DATA SEGMENT =>
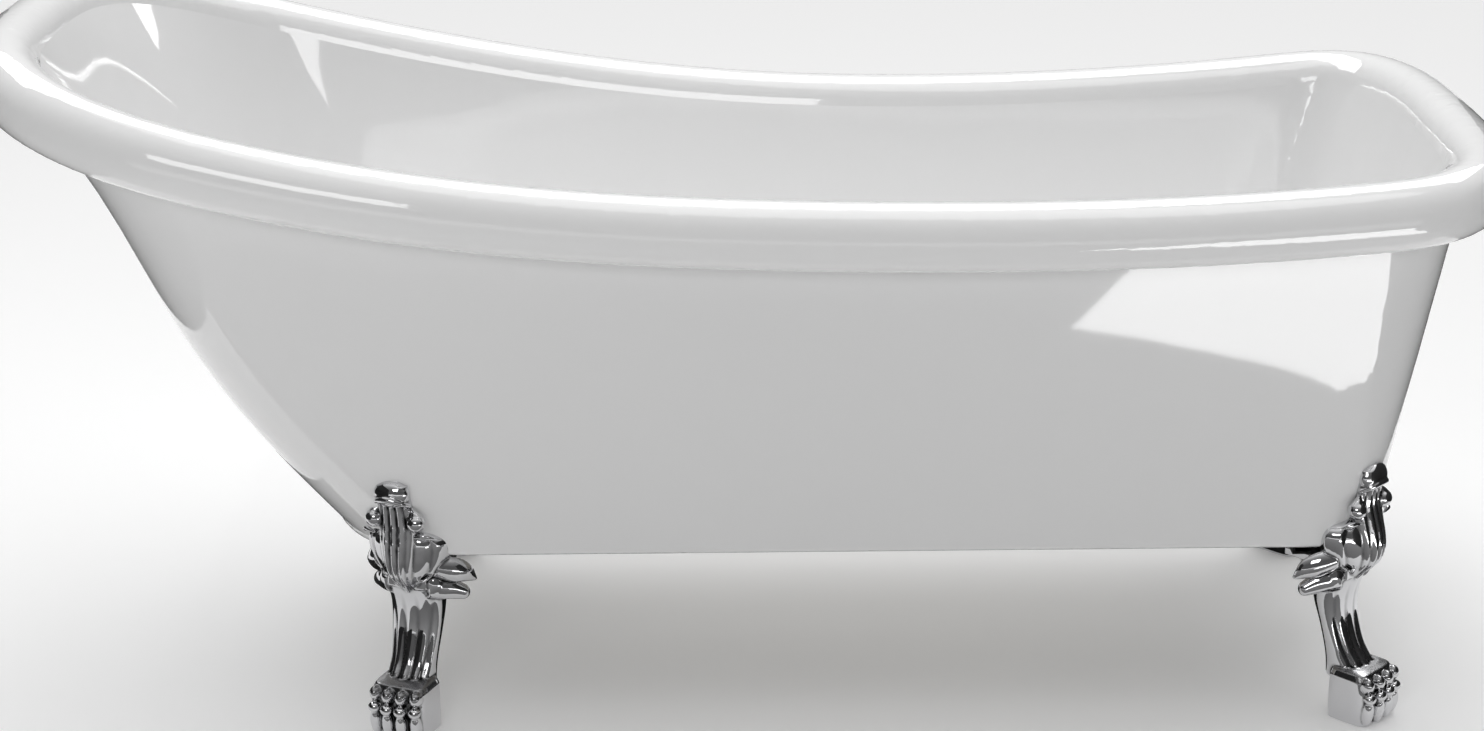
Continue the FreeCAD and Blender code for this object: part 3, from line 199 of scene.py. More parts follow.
@dataclass(frozen=True)
class Acrylic(Finish):
    """Vacuum-formed gloss acrylic: clear reflections that waver over the sheet's slow ripple."""

    # a ripple every 110 mm
    RIPPLES_PER_M = 9.0
    RIPPLE_HEIGHT = 0.5 * MM

    def detail(
        self, tree: bpy.types.NodeTree, shader: bpy.types.Node, place: bpy.types.NodeSocket
    ) -> None:
        """Bends the reflections slowly along the sheet and varies their sharpness.

        Args:
            tree: the material's node tree.
            shader: its Principled node.
            place: Object coordinates, in metres.
        """
        waves = {"Scale": self.RIPPLES_PER_M, "Detail": 1.0}
        ripple = add_node(tree, "ShaderNodeTexNoise", waves, {"Vector": place})
        bump = add_node(
            tree,
            "ShaderNodeBump",
            {"Distance": self.RIPPLE_HEIGHT, "Strength": 0.5},
            {"Height": ripple.outputs["Fac"]},
        )
        tree.links.new(bump.outputs["Normal"], shader.inputs["Normal"])
        spread = add_node(
            tree,
            "ShaderNodeMapRange",
            {"To Min": self.roughness * 0.8, "To Max": self.roughness * 1.3},
            {"Value": ripple.outputs["Fac"]},
        )
        tree.links.new(spread.outputs["Result"], shader.inputs["Roughness"])


@dataclass(frozen=True)
class CastChrome(Finish):
    """Chrome plate on a casting: mirror on the crowns, dull where polish doesn't reach, and made
    near-black in its hollows as painted shade.
    """

    # grains of 3 mm, coarser than casting sand so that they show, and polishing waves of 17 mm
    SAND_GRAINS_PER_M = 350.0
    WAVES_PER_M = 60.0
    RELIEF = 0.12 * MM
    HOLLOW_ROUGHNESS = 0.42
    # near-black painted shade for the hollows and creases
    HOLLOW_PAINTED_SHADE = "0c0c0d"

    def detail(
        self, tree: bpy.types.NodeTree, shader: bpy.types.Node, place: bpy.types.NodeSocket
    ) -> None:
        """Dulls the hollows and darkens them with painted shade, gives them a cast grain and waves the
        crowns a little.

        Args:
            tree: the material's node tree.
            shader: its Principled node.
            place: Object coordinates, in metres.
        """
        hollow_dullness_and_shade = add_node(tree, "ShaderNodeAttribute", {"attribute_name": "hollow_dullness_and_shade"}).outputs["Fac"]
        grains = {"Scale": self.SAND_GRAINS_PER_M, "Detail": 4.0}
        sand = add_node(tree, "ShaderNodeTexNoise", grains, {"Vector": place}).outputs["Fac"]
        waves = {"Scale": self.WAVES_PER_M, "Detail": 1.0}
        wave = add_node(tree, "ShaderNodeTexNoise", waves, {"Vector": place}).outputs["Fac"]
        times, plus = {"operation": "MULTIPLY"}, {"operation": "ADD"}
        depth = add_node(tree, "ShaderNodeMath", times, {0: hollow_dullness_and_shade, 1: sand}).outputs[0]
        height = add_node(tree, "ShaderNodeMath", plus, {0: depth, 1: wave}).outputs[0]
        bump = add_node(
            tree, "ShaderNodeBump", {"Distance": self.RELIEF, "Strength": 1.0}, {"Height": height}
        )
        tree.links.new(bump.outputs["Normal"], shader.inputs["Normal"])
        limits = {"To Min": self.roughness, "To Max": self.HOLLOW_ROUGHNESS}
        dull = add_node(tree, "ShaderNodeMapRange", limits, {"Value": hollow_dullness_and_shade})
        tree.links.new(dull.outputs["Result"], shader.inputs["Roughness"])
        bright = linear(self.colour)
        # painted shade: the colour runs from the chrome's own towards near-black as the hollows deepen
        dark = linear(self.HOLLOW_PAINTED_SHADE)
        tone = add_node(tree, "ShaderNodeMix", {"data_type": "RGBA", 6: bright, 7: dark}, {0: hollow_dullness_and_shade})
        tree.links.new(tone.outputs[2], shader.inputs["Base Color"])


@dataclass(frozen=True)
class Plywood(Finish):
    """Plywood sealed with pale resin: long face grain shows along the panel, with fine pores."""

    GRAIN_COLOUR = "aeaaa2"
    # stretched along X: bands of grain 20 mm wide and pores 1 mm wide
    STRETCH = (1.2, 16.0, 16.0)
    BANDS = 3.0
    PORES = 60.0

    def detail(
        self, tree: bpy.types.NodeTree, shader: bpy.types.Node, place: bpy.types.NodeSocket
    ) -> None:
        """Draws the grain along X and sinks its pores.

        Args:
            tree: the material's node tree.
            shader: its Principled node.
            place: Object coordinates, in metres.
        """
        stretch = add_node(tree, "ShaderNodeMapping", {"Scale": self.STRETCH}, {"Vector": place})
        figure = add_node(
            tree,
            "ShaderNodeTexNoise",
            {"Scale": self.BANDS, "Detail": 8.0, "Distortion": 1.4},
            {"Vector": stretch.outputs["Vector"]},
        )
        pores = add_node(
            tree,
            "ShaderNodeTexNoise",
            {"Scale": self.PORES, "Detail": 2.0},
            {"Vector": stretch.outputs["Vector"]},
        )
        tone = add_node(
            tree,
            "ShaderNodeMix",
            {"data_type": "RGBA", 6: linear(self.GRAIN_COLOUR), 7: linear(self.colour)},
            {0: figure.outputs["Fac"]},
        )
        tree.links.new(tone.outputs[2], shader.inputs["Base Color"])
        depth = {"Distance": 0.1 * MM}
        bump = add_node(tree, "ShaderNodeBump", depth, {"Height": pores.outputs["Fac"]})
        tree.links.new(bump.outputs["Normal"], shader.inputs["Normal"])


FINISHES: dict[Slot, Finish] = {
    Slot.ACRYLIC: Acrylic("gloss_white_acrylic", "f4f4f4", 0.05, ior=1.49, coat=0.6),
    Slot.PLYWOOD: Plywood("sealed_plywood", "c9c6c0", 0.5, ior=1.5),
    Slot.BLACK_STEEL: Finish("black_powder_coated_steel", "131313", 0.42, ior=1.5),
    Slot.CHROME: CastChrome("polished_chrome", "dcdcde", 0.05, metallic=1.0),
    Slot.ZINC: Finish("bright_zinc_plated_steel", "b9bbbd", 0.28, metallic=1.0),
    Slot.NYLON: Finish("moulded_black_nylon", "1b1b1c", 0.45, ior=1.53),
    Slot.RUBBER: Finish("moulded_black_rubber", "161616", 0.6, ior=1.52),
    Slot.PIPE: Finish("white_polypropylene_pipe", "e9e9e6", 0.35, ior=1.49),
    Slot.HOSE: Finish("grey_pvc_hose", "b4b5b5", 0.4, ior=1.53),
}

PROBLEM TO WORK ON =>
Reproduce the material exactly, with every line intact.

FINISHED TASK =>
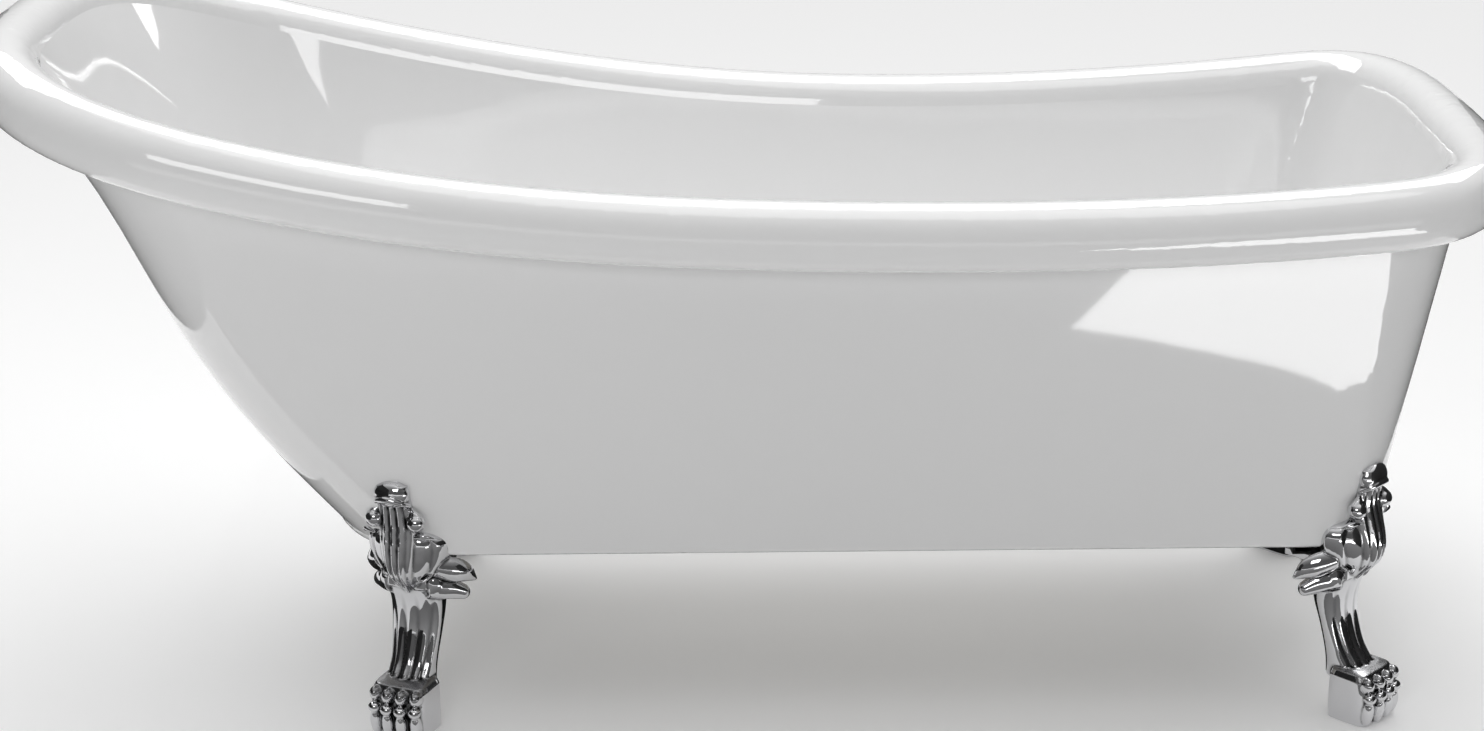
Continue the FreeCAD and Blender code for this object: part 3, from line 199 of scene.py. More parts follow.
@dataclass(frozen=True)
class Acrylic(Finish):
    """Vacuum-formed gloss acrylic: clear reflections that waver over the sheet's slow ripple."""

    # a ripple every 110 mm
    RIPPLES_PER_M = 9.0
    RIPPLE_HEIGHT = 0.5 * MM

    def detail(
        self, tree: bpy.types.NodeTree, shader: bpy.types.Node, place: bpy.types.NodeSocket
    ) -> None:
        """Bends the reflections slowly along the sheet and varies their sharpness.

        Args:
            tree: the material's node tree.
            shader: its Principled node.
            place: Object coordinates, in metres.
        """
        waves = {"Scale": self.RIPPLES_PER_M, "Detail": 1.0}
        ripple = add_node(tree, "ShaderNodeTexNoise", waves, {"Vector": place})
        bump = add_node(
            tree,
            "ShaderNodeBump",
            {"Distance": self.RIPPLE_HEIGHT, "Strength": 0.5},
            {"Height": ripple.outputs["Fac"]},
        )
        tree.links.new(bump.outputs["Normal"], shader.inputs["Normal"])
        spread = add_node(
            tree,
            "ShaderNodeMapRange",
            {"To Min": self.roughness * 0.8, "To Max": self.roughness * 1.3},
            {"Value": ripple.outputs["Fac"]},
        )
        tree.links.new(spread.outputs["Result"], shader.inputs["Roughness"])


@dataclass(frozen=True)
class CastChrome(Finish):
    """Chrome plate on a casting: mirror on the crowns, dull where polish doesn't reach, and made
    near-black in its hollows as painted shade.
    """

    # grains of 3 mm, coarser than casting sand so that they show, and polishing waves of 17 mm
    SAND_GRAINS_PER_M = 350.0
    WAVES_PER_M = 60.0
    RELIEF = 0.12 * MM
    HOLLOW_ROUGHNESS = 0.42
    # near-black painted shade for the hollows and creases
    HOLLOW_PAINTED_SHADE = "0c0c0d"

    def detail(
        self, tree: bpy.types.NodeTree, shader: bpy.types.Node, place: bpy.types.NodeSocket
    ) -> None:
        """Dulls the hollows and darkens them with painted shade, gives them a cast grain and waves the
        crowns a little.

        Args:
            tree: the material's node tree.
            shader: its Principled node.
            place: Object coordinates, in metres.
        """
        hollow_dullness_and_shade = add_node(tree, "ShaderNodeAttribute", {"attribute_name": "hollow_dullness_and_shade"}).outputs["Fac"]
        grains = {"Scale": self.SAND_GRAINS_PER_M, "Detail": 4.0}
        sand = add_node(tree, "ShaderNodeTexNoise", grains, {"Vector": place}).outputs["Fac"]
        waves = {"Scale": self.WAVES_PER_M, "Detail": 1.0}
        wave = add_node(tree, "ShaderNodeTexNoise", waves, {"Vector": place}).outputs["Fac"]
        times, plus = {"operation": "MULTIPLY"}, {"operation": "ADD"}
        depth = add_node(tree, "ShaderNodeMath", times, {0: hollow_dullness_and_shade, 1: sand}).outputs[0]
        height = add_node(tree, "ShaderNodeMath", plus, {0: depth, 1: wave}).outputs[0]
        bump = add_node(
            tree, "ShaderNodeBump", {"Distance": self.RELIEF, "Strength": 1.0}, {"Height": height}
        )
        tree.links.new(bump.outputs["Normal"], shader.inputs["Normal"])
        limits = {"To Min": self.roughness, "To Max": self.HOLLOW_ROUGHNESS}
        dull = add_node(tree, "ShaderNodeMapRange", limits, {"Value": hollow_dullness_and_shade})
        tree.links.new(dull.outputs["Result"], shader.inputs["Roughness"])
        bright = linear(self.colour)
        # painted shade: the colour runs from the chrome's own towards near-black as the hollows deepen
        dark = linear(self.HOLLOW_PAINTED_SHADE)
        tone = add_node(tree, "ShaderNodeMix", {"data_type": "RGBA", 6: bright, 7: dark}, {0: hollow_dullness_and_shade})
        tree.links.new(tone.outputs[2], shader.inputs["Base Color"])


@dataclass(frozen=True)
class Plywood(Finish):
    """Plywood sealed with pale resin: long face grain shows along the panel, with fine pores."""

    GRAIN_COLOUR = "aeaaa2"
    # stretched along X: bands of grain 20 mm wide and pores 1 mm wide
    STRETCH = (1.2, 16.0, 16.0)
    BANDS = 3.0
    PORES = 60.0

    def detail(
        self, tree: bpy.types.NodeTree, shader: bpy.types.Node, place: bpy.types.NodeSocket
    ) -> None:
        """Draws the grain along X and sinks its pores.

        Args:
            tree: the material's node tree.
            shader: its Principled node.
            place: Object coordinates, in metres.
        """
        stretch = add_node(tree, "ShaderNodeMapping", {"Scale": self.STRETCH}, {"Vector": place})
        figure = add_node(
            tree,
            "ShaderNodeTexNoise",
            {"Scale": self.BANDS, "Detail": 8.0, "Distortion": 1.4},
            {"Vector": stretch.outputs["Vector"]},
        )
        pores = add_node(
            tree,
            "ShaderNodeTexNoise",
            {"Scale": self.PORES, "Detail": 2.0},
            {"Vector": stretch.outputs["Vector"]},
        )
        tone = add_node(
            tree,
            "ShaderNodeMix",
            {"data_type": "RGBA", 6: linear(self.GRAIN_COLOUR), 7: linear(self.colour)},
            {0: figure.outputs["Fac"]},
        )
        tree.links.new(tone.outputs[2], shader.inputs["Base Color"])
        depth = {"Distance": 0.1 * MM}
        bump = add_node(tree, "ShaderNodeBump", depth, {"Height": pores.outputs["Fac"]})
        tree.links.new(bump.outputs["Normal"], shader.inputs["Normal"])


FINISHES: dict[Slot, Finish] = {
    Slot.ACRYLIC: Acrylic("gloss_white_acrylic", "f4f4f4", 0.05, ior=1.49, coat=0.6),
    Slot.PLYWOOD: Plywood("sealed_plywood", "c9c6c0", 0.5, ior=1.5),
    Slot.BLACK_STEEL: Finish("black_powder_coated_steel", "131313", 0.42, ior=1.5),
    Slot.CHROME: CastChrome("polished_chrome", "dcdcde", 0.05, metallic=1.0),
    Slot.ZINC: Finish("bright_zinc_plated_steel", "b9bbbd", 0.28, metallic=1.0),
    Slot.NYLON: Finish("moulded_black_nylon", "1b1b1c", 0.45, ior=1.53),
    Slot.RUBBER: Finish("moulded_black_rubber", "161616", 0.6, ior=1.52),
    Slot.PIPE: Finish("white_polypropylene_pipe", "e9e9e6", 0.35, ior=1.49),
    Slot.HOSE: Finish("grey_pvc_hose", "b4b5b5", 0.4, ior=1.53),
}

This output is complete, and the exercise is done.